Jeff's role is not a huge one, but it is an important one.  Also, we probably won't get a theatrical although I have done some screenings at a few theaters and might do a few more.  (If you want to keep updated on future screenings, join the egroup at www.apromisekeptmovie.com).

We will be coming out on Cable and Video pretty soon (maybe next spring).  Again, updates will be sent to the egroup and posted on the website.

BTW, I'm writing my next script... does anyone know anything about Penchak Silat?  I can't find a forum here for it and will probably do a Kenpo versus Silat thing in the story.  (A lot of the story takes place in indonesia, hence the Penchak Silat).

Anyway, thank you all who visited the website.  Take care!


----------



## Randy Strausbaugh (Dec 2, 2003)

Silat/Bersilat/Kuntao information is posted on Martial Talk on the Indochinese Martial Arts - General section.


----------



## Chicago Green Dragon (Dec 2, 2003)

wim

Thank you for replying to this group. I have enjoyed watching Jeff's movies. I am hoping to one day catch one of his live seminars too.

I wanted to tell you I enjoyed visiting the promise website.
I loved seeing what you have placed up there on the site.

I hope the movie comes out soon on dvd.

Did you have a chance to study a bit with Jeff ?

If so what did you think and how did you enjoy it ? 

Chicago Green Dragon

:asian:


----------



## wim daniels (Dec 4, 2003)

The movie will probably come out this spring of summer in the US...  And there might be a title change.

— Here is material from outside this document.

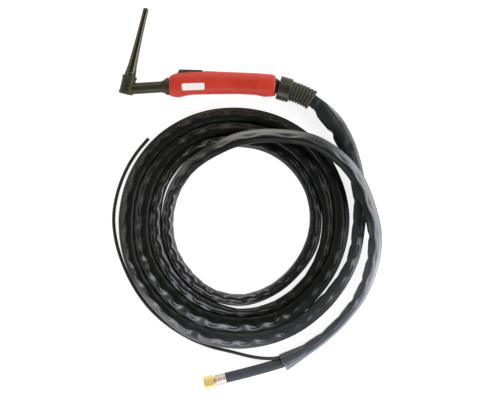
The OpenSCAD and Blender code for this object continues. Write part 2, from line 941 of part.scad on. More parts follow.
// Inner end of the power hose: it runs from the connector through the knuckle to the jacket
module handle_hose() {
    start = connector_start + connector_len;
    neck_point = function (s)
        [s * cos(neck_tilt) - handle_front, s * sin(neck_tilt) - neck_drop, 0];
    straight = neck_point(start + 24);
    ends = hose_line(-knuckle_lead, -1, 0);
    color(slate) torch_frame() difference() {
        swept(concat(
            [neck_point(start), neck_point(start + 12), straight],
            [for (p = [[0.29, 0.07], [0.56, 0.46], [0.79, 0.86]])
                [straight[0] + (ends[0] - straight[0]) * p[0], straight[1] + (ends[1] - straight[1]) * p[1], 0]],
            [for (s = [-knuckle_lead : knuckle_lead / 3 : knuckle_lead]) hose_line(s, -1, 0)],
            [hose_line(stem_end - 0.1, -1, 0)]
        ), handle_hose_dia, 12);
        neck_frame() bar(start - over, start + barb_len + 1, handle_hose_bore);
    }
}

// Knuckle

module swivel_ring() {
    color(black) torch_frame() difference() {
        bar(ring_front, ring_rear, swivel_dia);
        bar(ring_front - over, ring_rear + over, ring_bore);
        sphere(r = ring_in, $fn = 96);
    }
}

module ball_liner() {
    color(cream) torch_frame() spun() intersection() {
        difference() {
            circle(r = liner_out, $fn = 96);
            circle(r = ball_dia / 2 + liner_gap, $fn = 96);
        }
        translate([0, liner_front]) square([2 * liner_out, liner_rear - liner_front]);
    }
}

// Ball with its hollow stem; the bore flares into a mouth towards the handle
module knuckle_ball() {
    r = ball_bore / 2;
    color(black) torch_frame() stem_frame() spun() difference() {
        union() {
            circle(d = ball_dia, $fn = 96);
            square([stem_dia / 2, stem_end]);
        }
        polygon([
            [-ball_dia, -ball_dia], [r + 2.2, -ball_dia], [r + 2.2, -8.6], [r + 1.9, -7.4], [r, 0],
            [r, stem_end + over], [-ball_dia, stem_end + over]
        ]);
    }
}

// Collar: a dished nut that clamps the boot over the stem
module ball_collar() {
    r = collar_dia / 2;
    color(black) torch_frame() stem_frame() difference() {
        turned([
            [collar_start, 0], [collar_start, r - 1], [collar_start + 1, r], [collar_end - 2.4, r],
            [collar_end, r - 2.4], [collar_end, 0]
        ]);
        bar(collar_start - over, collar_wall_x, dish_dia);
        bar(collar_wall_x - over, collar_wall_x + 4, stem_dia + 2 * run_gap);
        bar(collar_wall_x + 2.6, collar_end + over, collar_bore);
    }
}

// Ring of points round the boot's centre line, which bends after the collar
function boot_ring(s, r, sides) =
    let (a = max(0, s - collar_end) / boot_radius * 180 / PI)
    [for (k = [0 : sides - 1])
        let (q = 360 * k / sides, reach = boot_radius - r * cos(q))
        [min(s, collar_end) + reach * sin(a), reach * cos(a) - boot_radius, r * sin(q)]];

// Solid along the boot's centre line; the profile is drawn as [distance, radius]
module boot_form(profile, sides) {
    lofted([for (p = profile) each boot_ring(p[0], p[1], sides)], sides, len(profile));
}

// Distances along the boot: where each rib starts and where the boot ends
function rib_at(k) = collar_end + k * (boot_len - boot_rim) / rib_count;

// Ribbed boot round the stem and the first bend of the jacket
module bend_boot() {
    crest = rib_dia / 2;
    valley = boot_dia / 2;
    end = collar_end + boot_len;
    bore = jacket_dia / 2 + 0.35;
    color(black) torch_frame() stem_frame() difference() {
        boot_form([
            [collar_wall_x + 2.65, collar_bore / 2 - run_gap], [collar_end, collar_bore / 2 - run_gap],
            for (k = [0 : rib_count - 1]) each [
                [rib_at(k) + 0.3, k == 0 ? crest - 0.8 : valley + 0.4], [rib_at(k) + 0.9, crest],
                [rib_at(k) + rib_t - 0.5, crest], [rib_at(k) + rib_t, valley + 0.5],
                [rib_at(k) + rib_t + 0.5, valley], [rib_at(k + 1) - 0.4, valley]
            ],
            [end - boot_rim + 0.4, crest], [end - 1, crest], [end, crest - 1]
        ], 32);
        bar(collar_wall_x, stem_end + run_gap, stem_dia + 2 * run_gap);
        boot_form([[stem_end, bore], for (k = [0 : 6]) [collar_end + k * boot_len / 6, bore], [end + 1, bore]], 24);
        boot_form([
            [rib_at(tie_valley) + rib_t, bore - 1], [rib_at(tie_valley) + rib_t, bore + tie_t + 0.1],
            [rib_at(tie_valley + 1), bore + tie_t + 0.1], [rib_at(tie_valley + 1), bore - 1]
        ], 24);
    }
}

// Band that ties the jacket inside one of the boot's valleys
module sleeve_tie() {
    from = rib_at(tie_valley) + rib_t + 0.1;
    turn = (from - collar_end) / boot_radius * 180 / PI;
    inner = jacket_dia / 2 + 0.2;
    color(cream) torch_frame() stem_frame() translate([collar_end, -boot_radius, 0]) rotate([0, 0, -turn])
        translate([0, boot_radius, 0]) difference() {
            bar(0, tie_w, 2 * (inner + tie_t));
            bar(-over, tie_w + over, 2 * inner);
        }
}

// Hose package

module jacket_lead() {
    color(black) swept(lead_route, jacket_dia, 12);
}

// The jacket's flat coil, as one ring of its outer shape
module jacket_coil() {
    r = jacket_dia / 2;
    color(black) translate(coil_at) rotate_extrude($fn = 96) {
        translate([coil_inner + r, -r]) square([coil_outer - coil_inner - jacket_dia, jacket_dia]);
        translate([coil_inner + r, 0]) circle(r = r);
        translate([coil_outer - r, 0]) circle(r = r);
    }
}

module jacket_tail() {
    color(black) swept(tail_route, jacket_dia, 12);
}

module power_hose() {
    color(slate) difference() {
        swept(hose_route, hose_dia, 12);
        union_frame() bar(hose_in - 24, hose_in + over, hose_core);
    }
}

module control_cable() {
    color(black) swept(cable_route, cable_dia, 10);
}

// Union at the machine end

module hose_ferrule() {
    r = hose_dia / 2 + run_gap + ferrule_wall;
    color(steel) union_frame() difference() {
        turned([
            [0, 0], [0, r - 0.3], [0.4, r],
            for (k = [0 : 2]) each [
                [2.4 + 4 * k, r], [2.9 + 4 * k, r - 0.35], [4.7 + 4 * k, r - 0.35], [5.2 + 4 * k, r]
            ],
            [ferrule_len - 1.2, r], [ferrule_len, r - 1.6], [ferrule_len, 0]
        ]);
        bar(-over, ferrule_len - ferrule_back, hose_dia + 2 * run_gap);
        bar(0, ferrule_len + over, tail_body_dia + 2 * run_gap);
    }
}

// Hose tail: barbed in the hose, flanged behind the ferrule's wall, with a coned nose
module hose_tail() {
    r = hose_core / 2 - run_gap;
    flange = ferrule_len - ferrule_back - run_gap;
    color(brass) union_frame() difference() {
        turned([
            [hose_in - 22, 0], [hose_in - 22, r - 0.6],
            for (k = [0 : 3]) each [
                [hose_in - 20 + 4.5 * k, r], [hose_in - 19.6 + 4.5 * k, r], [hose_in - 17.5 + 4.5 * k, r - 0.5]
            ],
            [hose_in + run_gap, r - 0.5], [hose_in + run_gap, hose_dia / 2 - 0.4],
            [flange, hose_dia / 2 - 0.4], [flange, tail_body_dia / 2],
            [nut_start - 0.6, tail_body_dia / 2], [nut_start - 0.6, tail_neck_dia / 2],
            [nose_at, tail_neck_dia / 2], [nose_at, nose_dia / 2], [nose_at + 1.4, nose_dia / 2],
            [nose_end, 3.1], [nose_end, 0]
        ]);
        bar(hose_in - 23, nose_end + over, tail_bore);
        seal_ring(seal_wire + 0.03);
    }
}

module seal_ring(r) {
    translate([seal_at, 0, 0]) rotate([0, 90, 0])
        rotate_extrude($fn = 96) translate([seal_radius, 0]) circle(r = r, $fn = 24);
}

module nose_seal() {
    color(black) union_frame() seal_ring(seal_wire);
}

module union_nut() {
    r = nut_af / 2;
    crown = r / cos(30) + 0.2;
    front = nut_start + nut_len;
    color(brass) union_frame() difference() {
        intersection() {
            translate([nut_start, 0, 0]) rotate([0, 90, 0])
                rotate(30) cylinder(d = nut_af / cos(30), h = nut_len, $fn = 6);
            rotate([15, 0, 0]) turned([
                [nut_start, 0], [nut_start, r - 0.4], [nut_start + 1.5, crown],
                [front - 1.5, crown], [front, r - 0.4], [front, 0]
            ]);
        }
        bar(nut_start - over, front + over, tail_neck_dia + 2 * run_gap);
        bar(nut_start + nut_back, front - nut_thread_len, nut_thread_dia + nut_relief);
        bar(front - nut_thread_len - over, front + over, nut_thread_dia);
    }
}

head_core();
head_insulation();
neck_tube();
neck_bush();
back_cap();
cap_o_ring();
handle_left();
handle_right();
handle_screws();
label_plate();
trigger_lever();
trigger_pin();
trigger_spring();
switch_body();
switch_plunger();
switch_terminals();
switch_wires();
torch_connector();
crimp_ferrule();
handle_hose();
swivel_ring();
ball_liner();
knuckle_ball();
ball_collar();
bend_boot();
sleeve_tie();
jacket_lead();
jacket_coil();
jacket_tail();
power_hose();
control_cable();
hose_ferrule();
hose_tail();
nose_seal();
union_nut();
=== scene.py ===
import bpy
import json
import math
import numpy as np
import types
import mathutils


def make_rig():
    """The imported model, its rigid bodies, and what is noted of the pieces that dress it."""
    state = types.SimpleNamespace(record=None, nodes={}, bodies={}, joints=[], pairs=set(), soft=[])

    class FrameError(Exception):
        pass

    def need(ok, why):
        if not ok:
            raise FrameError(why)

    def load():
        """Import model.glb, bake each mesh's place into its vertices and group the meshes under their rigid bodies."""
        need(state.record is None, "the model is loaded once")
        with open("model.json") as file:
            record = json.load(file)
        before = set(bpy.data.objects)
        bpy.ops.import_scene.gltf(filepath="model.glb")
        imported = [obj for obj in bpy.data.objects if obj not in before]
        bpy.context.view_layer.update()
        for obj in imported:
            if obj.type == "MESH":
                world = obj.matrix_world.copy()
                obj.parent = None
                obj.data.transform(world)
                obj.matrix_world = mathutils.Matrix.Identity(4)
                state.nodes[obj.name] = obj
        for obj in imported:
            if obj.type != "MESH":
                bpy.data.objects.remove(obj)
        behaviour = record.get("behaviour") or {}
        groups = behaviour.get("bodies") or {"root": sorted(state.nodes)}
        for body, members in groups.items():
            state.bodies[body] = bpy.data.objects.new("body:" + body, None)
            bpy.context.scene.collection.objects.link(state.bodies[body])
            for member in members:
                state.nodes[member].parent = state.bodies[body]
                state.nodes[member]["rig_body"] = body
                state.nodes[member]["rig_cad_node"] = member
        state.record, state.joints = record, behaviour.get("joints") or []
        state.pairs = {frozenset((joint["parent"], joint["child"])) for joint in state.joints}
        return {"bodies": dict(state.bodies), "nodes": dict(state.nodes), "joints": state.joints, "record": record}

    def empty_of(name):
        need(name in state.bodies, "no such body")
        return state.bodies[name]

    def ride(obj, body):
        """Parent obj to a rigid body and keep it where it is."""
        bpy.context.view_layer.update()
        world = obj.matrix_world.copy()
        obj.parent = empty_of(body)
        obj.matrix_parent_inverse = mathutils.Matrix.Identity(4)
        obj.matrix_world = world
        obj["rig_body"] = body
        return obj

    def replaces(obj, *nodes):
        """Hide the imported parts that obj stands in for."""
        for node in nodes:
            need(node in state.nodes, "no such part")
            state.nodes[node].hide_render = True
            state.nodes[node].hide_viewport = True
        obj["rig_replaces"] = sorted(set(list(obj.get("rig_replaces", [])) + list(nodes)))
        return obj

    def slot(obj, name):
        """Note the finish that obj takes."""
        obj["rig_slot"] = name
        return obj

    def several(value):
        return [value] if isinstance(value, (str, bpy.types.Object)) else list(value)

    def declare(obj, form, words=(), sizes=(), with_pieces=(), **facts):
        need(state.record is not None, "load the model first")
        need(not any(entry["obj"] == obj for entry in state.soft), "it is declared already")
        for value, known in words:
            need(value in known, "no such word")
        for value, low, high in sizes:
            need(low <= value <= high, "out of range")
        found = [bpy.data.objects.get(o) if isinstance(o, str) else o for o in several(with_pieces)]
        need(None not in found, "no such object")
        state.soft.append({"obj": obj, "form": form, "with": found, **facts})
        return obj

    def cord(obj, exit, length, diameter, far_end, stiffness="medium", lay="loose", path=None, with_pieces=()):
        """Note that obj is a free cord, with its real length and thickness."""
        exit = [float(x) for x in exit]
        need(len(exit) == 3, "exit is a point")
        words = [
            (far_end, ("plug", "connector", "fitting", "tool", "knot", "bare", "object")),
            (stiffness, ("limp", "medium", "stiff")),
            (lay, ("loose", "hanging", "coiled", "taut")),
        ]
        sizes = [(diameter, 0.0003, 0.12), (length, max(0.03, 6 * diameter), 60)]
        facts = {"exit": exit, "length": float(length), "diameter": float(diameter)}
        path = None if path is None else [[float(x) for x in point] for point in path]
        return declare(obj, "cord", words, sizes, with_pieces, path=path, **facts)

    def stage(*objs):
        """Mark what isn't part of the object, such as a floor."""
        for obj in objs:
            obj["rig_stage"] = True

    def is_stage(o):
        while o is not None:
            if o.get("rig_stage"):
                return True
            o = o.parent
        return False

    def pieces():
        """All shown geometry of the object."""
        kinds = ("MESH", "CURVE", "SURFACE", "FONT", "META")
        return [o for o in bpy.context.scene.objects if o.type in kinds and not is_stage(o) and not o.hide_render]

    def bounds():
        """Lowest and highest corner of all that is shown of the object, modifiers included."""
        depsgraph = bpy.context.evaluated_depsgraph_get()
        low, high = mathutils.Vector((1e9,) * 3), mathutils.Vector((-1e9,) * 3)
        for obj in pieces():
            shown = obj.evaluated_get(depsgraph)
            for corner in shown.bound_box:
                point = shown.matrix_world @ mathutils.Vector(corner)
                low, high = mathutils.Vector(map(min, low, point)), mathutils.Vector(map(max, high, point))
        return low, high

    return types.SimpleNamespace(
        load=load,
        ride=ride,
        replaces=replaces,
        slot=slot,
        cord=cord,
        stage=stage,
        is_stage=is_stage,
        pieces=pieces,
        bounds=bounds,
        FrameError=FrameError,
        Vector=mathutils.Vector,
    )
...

I have met with Jeff at his house in Arrowhead and visited the dojo there, but haven't been able to take Jeff up on his offer to work out with him which I hope to do some time.  And as far as his house, I had an email from him that said it survived the fires. 

Take care all.


----------



## Doc (Dec 5, 2003)

> _Originally posted by wim daniels _
> *Hello everyone,
> 
> I couldn't help noticing the web referrals coming from this forum (that I knew nothing about) so I had to come over and check it out.
> ...



You may find at higher levels, the similarities between Silat and Kenpo are many. Contact http://www.cliffstewart.com


----------